◆ Objective
Give the data again exactly, from its opening line through the line in which "return (arm_inner_x, point[0], point[1])" appears.
BEGIN Data for this task
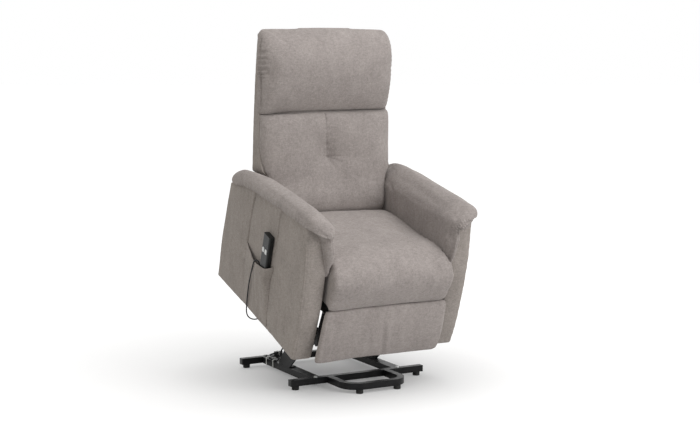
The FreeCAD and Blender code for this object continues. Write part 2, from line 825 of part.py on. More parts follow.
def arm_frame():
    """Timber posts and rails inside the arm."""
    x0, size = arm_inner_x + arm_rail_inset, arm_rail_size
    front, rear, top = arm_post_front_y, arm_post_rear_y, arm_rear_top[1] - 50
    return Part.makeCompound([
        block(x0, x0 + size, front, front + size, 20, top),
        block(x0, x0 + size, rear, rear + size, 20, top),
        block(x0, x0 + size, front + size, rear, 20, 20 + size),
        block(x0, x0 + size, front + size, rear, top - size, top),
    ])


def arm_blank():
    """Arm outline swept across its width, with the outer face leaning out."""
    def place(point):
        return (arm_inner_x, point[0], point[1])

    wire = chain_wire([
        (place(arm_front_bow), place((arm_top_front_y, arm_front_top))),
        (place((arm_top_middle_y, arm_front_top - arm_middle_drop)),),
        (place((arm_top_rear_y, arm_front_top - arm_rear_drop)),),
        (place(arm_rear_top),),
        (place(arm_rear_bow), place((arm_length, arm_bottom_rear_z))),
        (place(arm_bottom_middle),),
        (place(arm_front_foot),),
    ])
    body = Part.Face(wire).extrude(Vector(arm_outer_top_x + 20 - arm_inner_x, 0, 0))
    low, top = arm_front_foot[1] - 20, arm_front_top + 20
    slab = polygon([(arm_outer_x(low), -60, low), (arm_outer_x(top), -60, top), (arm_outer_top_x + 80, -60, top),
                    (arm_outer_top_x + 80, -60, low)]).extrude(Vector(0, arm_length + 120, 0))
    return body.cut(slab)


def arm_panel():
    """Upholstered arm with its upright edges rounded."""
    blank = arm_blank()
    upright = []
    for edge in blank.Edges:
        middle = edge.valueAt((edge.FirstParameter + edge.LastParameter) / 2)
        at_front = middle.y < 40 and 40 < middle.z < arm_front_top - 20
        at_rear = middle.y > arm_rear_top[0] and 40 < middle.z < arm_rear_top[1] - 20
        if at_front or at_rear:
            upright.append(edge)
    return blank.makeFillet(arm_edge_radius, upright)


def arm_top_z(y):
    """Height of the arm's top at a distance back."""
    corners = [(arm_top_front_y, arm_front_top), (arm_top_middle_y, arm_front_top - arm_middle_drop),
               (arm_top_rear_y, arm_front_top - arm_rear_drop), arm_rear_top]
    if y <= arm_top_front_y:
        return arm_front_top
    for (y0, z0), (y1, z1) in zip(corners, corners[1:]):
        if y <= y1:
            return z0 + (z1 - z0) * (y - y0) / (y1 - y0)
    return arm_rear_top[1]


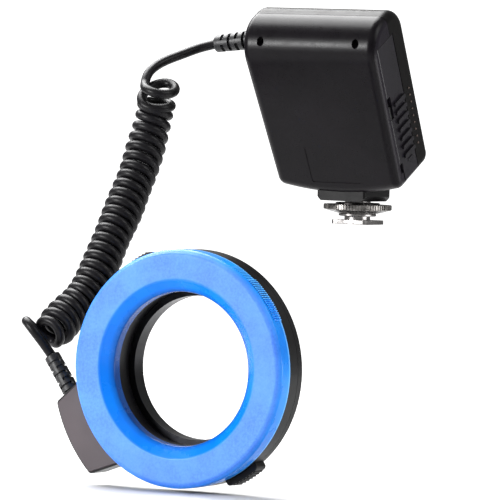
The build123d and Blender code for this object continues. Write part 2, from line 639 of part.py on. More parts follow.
END Data for this task
◆ Solved exercise
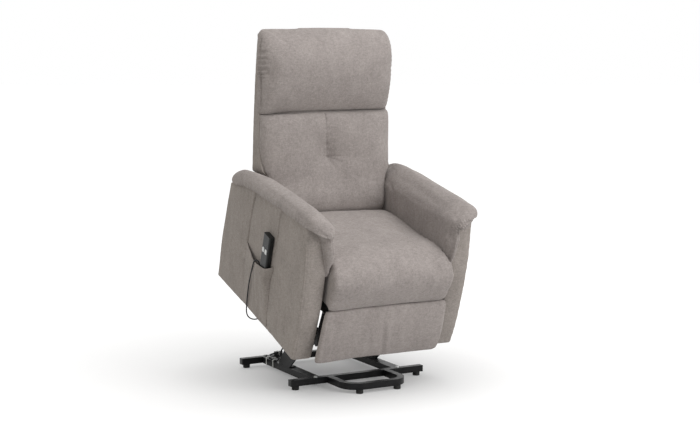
The FreeCAD and Blender code for this object continues. Write part 2, from line 825 of part.py on. More parts follow.
def arm_frame():
    """Timber posts and rails inside the arm."""
    x0, size = arm_inner_x + arm_rail_inset, arm_rail_size
    front, rear, top = arm_post_front_y, arm_post_rear_y, arm_rear_top[1] - 50
    return Part.makeCompound([
        block(x0, x0 + size, front, front + size, 20, top),
        block(x0, x0 + size, rear, rear + size, 20, top),
        block(x0, x0 + size, front + size, rear, 20, 20 + size),
        block(x0, x0 + size, front + size, rear, top - size, top),
    ])


def arm_blank():
    """Arm outline swept across its width, with the outer face leaning out."""
    def place(point):
        return (arm_inner_x, point[0], point[1])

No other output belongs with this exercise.